De hecho, es fundamental la investigación científica cuidadosa para la «gobernanza de los gérmenes», como ocurrió en el combate contra el cólera en Londres a mediados del siglo XIX. En ese entonces, un doctor llamado John Snow vagaba por la ciudad catalogando casos de la enfermedad. Mediante el uso de la geografía y la estadística, Snow ayudó a que el foco comenzara a desplazarse desde la salud del cuerpo individual y el tratamiento de los síntomas hacia la relevancia de la salud y el comportamiento de las poblaciones en su conjunto.
Lo fundamental fue que Snow aplicó el antiguo proverbio chino que sugiere extraer la verdad a partir de los hechos. De la misma manera, combatir la epidemia de COVID-19 no solo exige cambios en los patrones de comportamiento social con medidas como el autoaislamiento y las restricciones temporales a los viajes, sino también la difusión de la verdad al público. La gente debe enterarse a tiempo de lo que ocurre y lo que debe hacer.
Por eso debemos estar profundamente agradecidos a la heroica dedicación y compromiso de tantos médicos y profesionales de la salud chinos en la lucha contra este nuevo virus asesino. Su valiente lucha fue por el bien de todos nosotros.
Los líderes comunistas chinos, por otra parte, debieran responder ahora ciertas preguntas serias.
Cuando surgió un brote de una variante de la neumonía llamada SARS —síndrome respiratorio agudo severo— en el sur de China en noviembre de 2002, las autoridades centrales en Pekín lo ocultaron durante meses. Tal vez no fuera coincidencia que un nuevo líder chino, Hu Jintao, iba a asumir en la primavera de 2003. Es muy posible que las restricciones a la difusión del brote por parte del Partido Comunista de China y las demoras para informar a la OMS hayan reflejado la determinación de evitar deslucir su ascenso.

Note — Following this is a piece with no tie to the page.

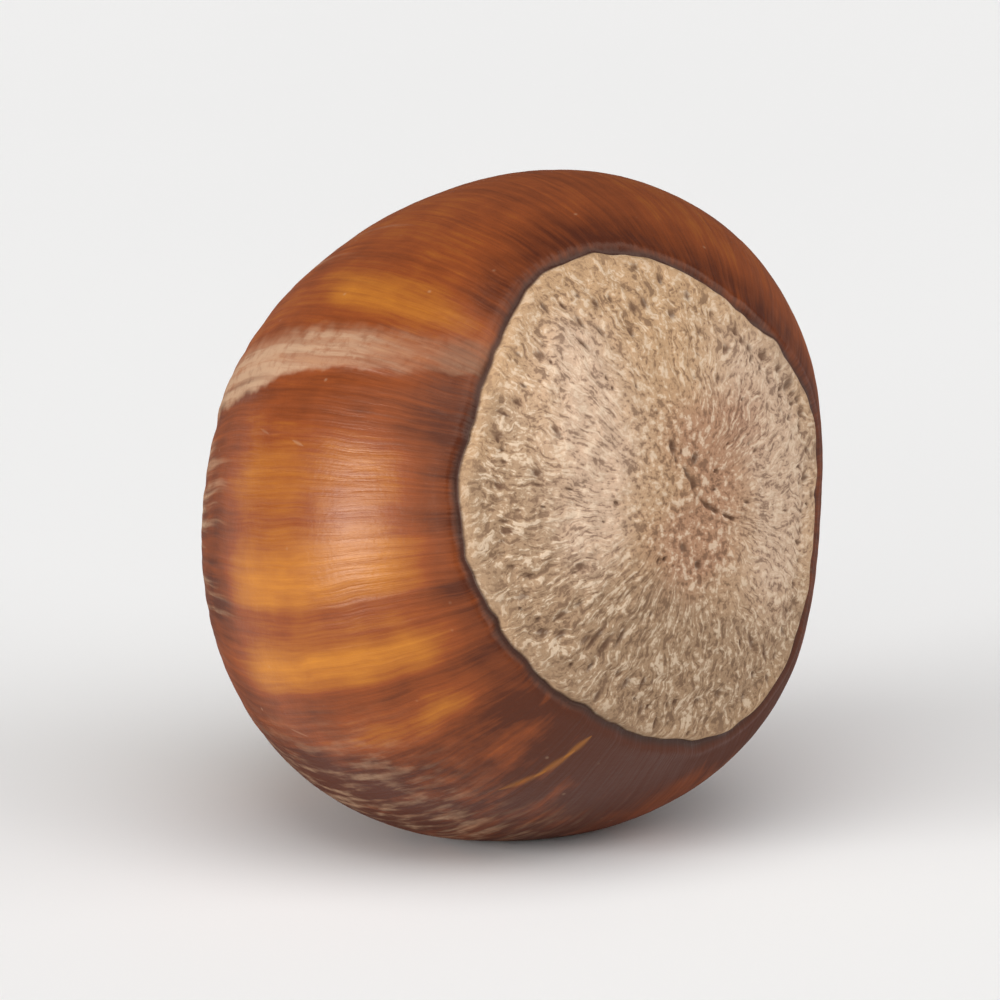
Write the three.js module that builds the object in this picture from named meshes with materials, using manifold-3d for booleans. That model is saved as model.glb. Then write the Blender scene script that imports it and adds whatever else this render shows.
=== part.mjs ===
// A hazelnut in its shell, lying on its side on a small flat spot.
// Millimetres, +Z up. The base scar looks towards -Y and a little up, and the pointed tip is at +Y.
// The whole nut is one grown body. Its surface is given as a distance from the heart of the nut,
// for each direction: a polar angle counted from the middle of the scar (0) to the tip (180 degrees),
// and a turn round the nut's own axis, counted from +X towards the nut's upper side.

import * as THREE from "three";
import { mergeVertices } from "three/addons/utils/BufferGeometryUtils.js";
import Module from "manifold-3d";

const DEG = Math.PI / 180;

// Body: reach from the heart to the scar side, to the tip side, and the mean reach sideways.
const BASE_REACH = 9.35;
const TIP_REACH = 9.5;
const SIDE_REACH = 10;
const SIDE_LOBES = [
  { count: 2, share: 0.055, peak: 57 * DEG },
  { count: 3, share: 0.02, peak: 50 * DEG },
  { count: 4, share: 0.024, peak: 40 * DEG },
];
// Low swellings (positive) and flats (negative) of the body, each a soft hump about one direction.
const SWELLINGS = [
  { polar: 75 * DEG, turn: 320 * DEG, height: 0.2, spread: 28 * DEG },
  { polar: 60 * DEG, turn: 200 * DEG, height: 0.13, spread: 30 * DEG },
  { polar: 125 * DEG, turn: 130 * DEG, height: -0.15, spread: 26 * DEG },
];

// Base scar: a shallow dome inside a wavy outline, with a dimple in its middle and a groove round it.
const SCAR_ANGLE = 46.3 * DEG;
const SCAR_LOBES = [
  { count: 1, share: 0.028, peak: 90 * DEG },
  { count: 2, share: 0.083, peak: 112 * DEG },
  { count: 3, share: 0.018, peak: 74 * DEG },
  { count: 4, share: 0.045, peak: 11 * DEG },
  { count: 5, share: 0.022, peak: 15 * DEG },
];
const SCAR_SINK = 0.5;
const DIMPLE_DEPTH = 0.25;
const DIMPLE_SPREAD = 8 * DEG;
const GROOVE_DEPTH = 0.18;
const GROOVE_SPREAD = 1.8 * DEG;

// Tip: a low broad cone that ends in a small blunt point.
const CONE_HEIGHT = 0.4;
const CONE_SPREAD = 22 * DEG;
const POINT_HEIGHT = 0.45;
const POINT_SPREAD = 6 * DEG;

// How the nut lies, and how much of its underside is flat.
const SCAR_PITCH = 12 * DEG;
const FLAT_DEPTH = 0.32;

// Facets round the nut, and the rings from the scar to the tip.
const AROUND = 64;
const SCAR_RINGS = 10;
const BODY_RINGS = 26;
const RIM_OFFSETS = [-2.6, -1.2, 0, 1.2, 2.6];
const TIP_RINGS = 6;
const TIP_START = 164 * DEG;

function lobes(list, turn) {
  return list.reduce((sum, l) => sum + l.share * Math.cos(l.count * (turn - l.peak)), 1);
}

function hump(distance, spread) {
  return Math.exp(-0.5 * (distance / spread) ** 2);
}

// The unit direction with this polar angle and turn, in the nut's own frame: +Y is the tip.
function direction(polar, turn) {
  const out = Math.sin(polar);
  return new THREE.Vector3(out * Math.cos(turn), -Math.cos(polar), out * Math.sin(turn));
}

// An ellipsoid with a different reach on the scar side and the tip side, and lobed sides.
function bodyReach(polar, turn) {
  const along = polar < Math.PI / 2 ? BASE_REACH : TIP_REACH;
  const side = SIDE_REACH * lobes(SIDE_LOBES, turn);
  const reach = 1 / Math.hypot(Math.cos(polar) / along, Math.sin(polar) / side);
  const towards = direction(polar, turn);
  return SWELLINGS.reduce((sum, s) => {
    const away = towards.angleTo(direction(s.polar, s.turn));
    return sum + s.height * hump(away, s.spread);
  }, reach);
}

function surfaceReach(polar, turn) {
  const rim = SCAR_ANGLE * lobes(SCAR_LOBES, turn);
  let reach = bodyReach(polar, turn);
  if (polar < rim) {
    reach -= SCAR_SINK * (1 - (polar / rim) ** 2);
  }
  reach -= DIMPLE_DEPTH * hump(polar, DIMPLE_SPREAD);
  reach -= GROOVE_DEPTH * hump(polar - rim, GROOVE_SPREAD);
  reach += CONE_HEIGHT * hump(Math.PI - polar, CONE_SPREAD);
  reach += POINT_HEIGHT * hump(Math.PI - polar, POINT_SPREAD);
  return reach;
}

// Rings follow the scar's outline: the ring at SCAR_ANGLE lies on it all the way round.
function followScar(polar, turn) {
  const rim = SCAR_ANGLE * lobes(SCAR_LOBES, turn);
  if (polar < SCAR_ANGLE) {
    return (polar * rim) / SCAR_ANGLE;
  }
  return Math.PI - ((Math.PI - polar) * (Math.PI - rim)) / (Math.PI - SCAR_ANGLE);
}

function spread(from, to, count) {
  return Array.from({ length: count }, (_, i) => from + ((to - from) * i) / count);
}

function ringAngles() {
  const rim = RIM_OFFSETS.map((offset) => SCAR_ANGLE + offset * DEG);
  const gap = 2 * DEG;
  return [
    ...spread(0, rim[0] - gap, SCAR_RINGS),
    ...rim,
    ...spread(rim.at(-1) + gap, TIP_START, BODY_RINGS),
    ...spread(TIP_START, Math.PI, TIP_RINGS),
    Math.PI,
  ];
}

// A turned half circle gives the rings, and each of its points then moves out to the nut's surface.
function nutGeometry() {
  const profile = ringAngles().map((a) => new THREE.Vector2(Math.sin(a), -Math.cos(a)));
  profile[0].x = 0;
  profile.at(-1).x = 0;
  let geometry = new THREE.LatheGeometry(profile, AROUND);
  geometry.deleteAttribute("normal");
  geometry.deleteAttribute("uv");
  geometry = mergeVertices(geometry, 1e-5);
  const position = geometry.getAttribute("position");
  const point = new THREE.Vector3();
  for (let i = 0; i < position.count; i++) {
    point.fromBufferAttribute(position, i).normalize();
    const turn = Math.atan2(point.z, point.x);
    const polar = followScar(Math.acos(THREE.MathUtils.clamp(-point.y, -1, 1)), turn);
    point.copy(direction(polar, turn)).multiplyScalar(surfaceReach(polar, turn));
    position.setXYZ(i, point.x, point.y, point.z);
  }
  return geometry;
}

function solidOf(wasm, geometry) {
  const vertProperties = new Float32Array(geometry.getAttribute("position").array);
  const triVerts = new Uint32Array(geometry.index.array);
  return new wasm.Manifold(new wasm.Mesh({ numProp: 3, vertProperties, triVerts }));
}

function geometryOf(solid) {
  const mesh = solid.getMesh();
  const geometry = new THREE.BufferGeometry();
  geometry.setAttribute("position", new THREE.BufferAttribute(mesh.vertProperties, 3));
  geometry.setIndex(new THREE.BufferAttribute(mesh.triVerts, 1));
  geometry.computeVertexNormals();
  return geometry;
}

// Takes a thin slice off the underside, which leaves the flat spot that the nut rests on.
function cutFlat(wasm, geometry) {
  geometry.computeBoundingBox();
  const side = 4 * SIDE_REACH;
  let slab = new THREE.BoxGeometry(side, side, side);
  slab.translate(0, 0, geometry.boundingBox.min.z + FLAT_DEPTH - side / 2);
  slab.deleteAttribute("normal");
  slab.deleteAttribute("uv");
  slab = mergeVertices(slab);
  return geometryOf(solidOf(wasm, geometry).subtract(solidOf(wasm, slab)));
}

const wasm = await Module();
wasm.setup();

const shape = cutFlat(wasm, nutGeometry().rotateX(-SCAR_PITCH));
shape.computeBoundingBox();
const middle = shape.boundingBox.getCenter(new THREE.Vector3());

const hazelnut = new THREE.Mesh(
  shape,
  new THREE.MeshStandardMaterial({ color: 0x9a5426, roughness: 0.42, metalness: 0 }),
);
hazelnut.name = "hazelnut";
hazelnut.position.set(-middle.x, -middle.y, -shape.boundingBox.min.z);

const part = new THREE.Group();
part.add(hazelnut);

export default part;
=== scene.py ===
"""A hazelnut in its shell, lying on its side: its fine surface, its finishes and the studio round it."""

import math
import random

import bmesh
import bpy
from bpy.props import FloatProperty, FloatVectorProperty, IntProperty, PointerProperty
from mathutils import Matrix, Vector, kdtree, noise
from mathutils.bvhtree import BVHTree


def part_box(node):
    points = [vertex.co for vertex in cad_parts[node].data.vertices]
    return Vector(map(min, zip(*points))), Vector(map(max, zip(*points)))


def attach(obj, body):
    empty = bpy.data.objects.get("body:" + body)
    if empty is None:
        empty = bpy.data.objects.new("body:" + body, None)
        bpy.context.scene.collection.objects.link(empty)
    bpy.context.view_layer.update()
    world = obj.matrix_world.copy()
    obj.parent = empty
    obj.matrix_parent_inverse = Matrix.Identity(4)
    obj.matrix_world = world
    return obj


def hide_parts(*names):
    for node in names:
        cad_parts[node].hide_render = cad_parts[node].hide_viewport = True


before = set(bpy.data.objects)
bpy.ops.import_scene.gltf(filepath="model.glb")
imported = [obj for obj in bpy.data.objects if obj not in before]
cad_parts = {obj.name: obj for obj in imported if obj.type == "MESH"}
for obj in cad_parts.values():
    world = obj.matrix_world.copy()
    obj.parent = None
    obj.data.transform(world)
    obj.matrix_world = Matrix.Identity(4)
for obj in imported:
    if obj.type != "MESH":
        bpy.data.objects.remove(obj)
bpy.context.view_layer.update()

bl_info = {
    "name": "Hazelnut",
    "version": (1, 0, 0),
    "blender": (4, 5, 0),
    "location": "3D View > Sidebar > Hazelnut",
    "description": "Builds a hazelnut in its shell and a plain studio round it",
    "category": "Add Mesh",
}

NODE = "hazelnut"
MM = 0.001
DEG = math.pi / 180

# The body's form, as the CAD node has it: soft lobes round the nut, low swellings, and the scar's outline.
SIDE_LOBES = ((2, 0.055, 57), (3, 0.02, 50), (4, 0.024, 40))
SCAR_LOBES = ((1, 0.028, 90), (2, 0.083, 112), (3, 0.018, 74), (4, 0.045, 11), (5, 0.022, 15))
SWELLINGS = ((75, 320, 0.2, 28), (60, 200, 0.13, 30), (125, 130, -0.15, 26))
CONE_HEIGHT, CONE_SPREAD = 0.4, 22
POINT_HEIGHT, POINT_SPREAD = 0.45, 6
SCAR_PITCH = 12
FLAT_DEPTH = 0.32
FLAT_ROUNDING = 0.05
SPHERE = 10.0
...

En esa ocasión, fue el valiente denunciante chino Jiang Yanyong quien ayudó a poner fin al encubrimiento. Las acciones internacionales concertadas evitaron luego que la epidemia de SARS se convirtiera en pandemia. Si esto no hubiese ocurrido, hubiera habido muchos más casos y muertes en todo el mundo.

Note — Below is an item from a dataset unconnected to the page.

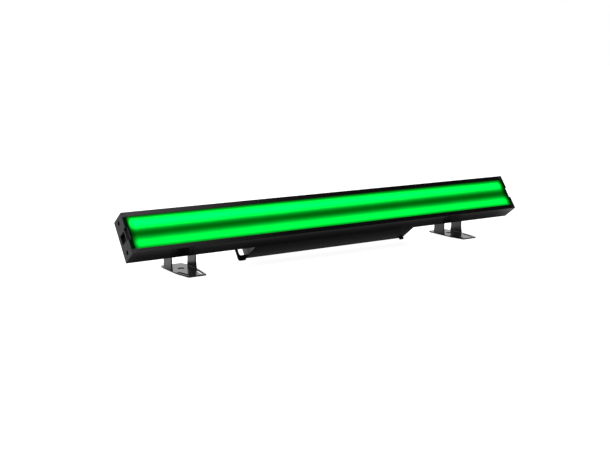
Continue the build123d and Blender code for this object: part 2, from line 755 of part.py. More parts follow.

Pero parece que cuando el nuevo coronavirus apareció a fines del año pasado, los líderes comunistas chinos, desafortunadamente, no habían aprendido nada de ese episodio previo. Otro valiente médico, Li Wenliang, y algunos de sus colegas intentaron dar la alarma sobre el nuevo virus en Wuhan en diciembre pasado. (Algunos informes, por ejemplo en el South China Morning Post, sugieren que pudo haber una inquietud creciente por su detección incluso antes). Pero Li y sus colegas fueron silenciado por la policía y amenazados con ser castigados a menos que mantuvieran el silencio.

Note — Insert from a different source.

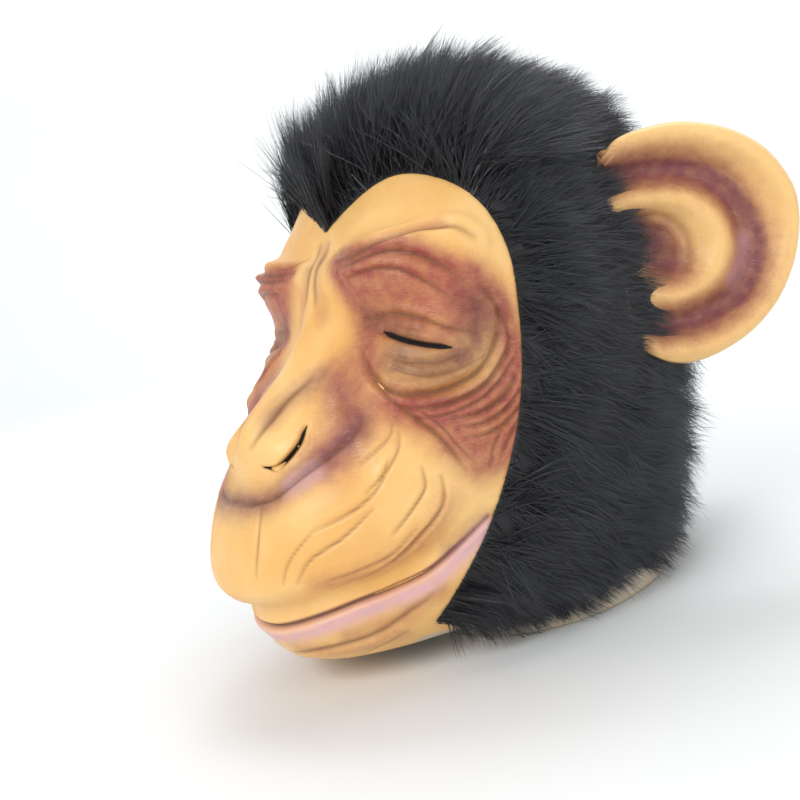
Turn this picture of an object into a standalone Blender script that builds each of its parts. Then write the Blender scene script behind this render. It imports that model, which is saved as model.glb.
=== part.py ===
"""Chimpanzee-style full-head costume mask: a hollow cast latex head, two latex ears and four fur panels.

Metres, +Z up. The mask rests on its flat neck rim at z = 0. Its face looks along -Y, and +X is the
wearer's left. Every form is worked out from the named sizes below and short tables of shares of them.
"""

import math
from typing import NamedTuple

import bmesh
import bpy
import numpy as np
from mathutils import Vector

# Driving sizes of the cast head, in metres.
HEAD_HEIGHT = 0.238
HEAD_HALF_WIDTH = 0.084
BACK_REACH = 0.107
MUZZLE_REACH = 0.148
FACE_HEIGHT = 0.190
FACE_HALF_WIDTH = 0.078
LATEX_WALL = 0.0024
SLIT_HEIGHT = 0.003
EYE_SLIT_LENGTH = 0.026
NOSTRIL_LENGTH = 0.015

# Driving sizes of the fur panels.
FUR_BACKING = 0.002
FUR_SEAT_GAP = 0.0014
SEAM_GAP = 0.0006
HEM_HEIGHT = 0.013
CROWN_PILE = 0.026
SIDE_PILE = 0.013
BACK_PILE = 0.017
EDGE_PILE = 0.0025
EAR_BARE = 0.022
EAR_FULL = 0.034
ABOVE_EAR_FADE = 0.020
HEM_FADE = 0.030
HEM_PILE_SHARE = 0.35
PILE_SCATTER = 0.14
LEAN_SCATTER = 0.2

# Driving sizes of the ears.
EAR_HEIGHT = 0.103
EAR_WIDTH = 0.088
EAR_WALL = 0.0035
EAR_MIDDLE = 0.146
EAR_TURN = 101.0
EAR_SWEEP = 57.0
EAR_SLOT = 0.005
EAR_SHADE = 0.016
EAR_SEAT_GAP = 0.0006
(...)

La vida en Wuhan continuó entonces normalmente mientras se difundía la epidemia. Millones de personas abandonaron la ciudad y la provincia vecina para los festejos del Año Nuevo Chino (que terminaron con muchos funerales, incluido el de Li). Investigaciones de la Universidad de Southampton, que aún no han sido revisadas por expertos, sugieren que si las autoridades chinas hubiesen actuado antes, la tasa de infecciones se hubiera reducido tremendamente.
Las enfermedades matan. También lo hace el secreto de un régimen totalitario como el conducido por el presidente chino Xi Jinping, que censuró y cerró redes sociales cuando informaron lo que realmente estaba ocurriendo en Wuhan.
La adecuada vigilancia de amenazas potencialmente catastróficas para la salud pública requiere conocimiento y transparencia, tanto al interior de los países como entre ellos. Como nos demuestra una vez más la mortífera pandemia de COVID-19, decir la verdad salva vidas.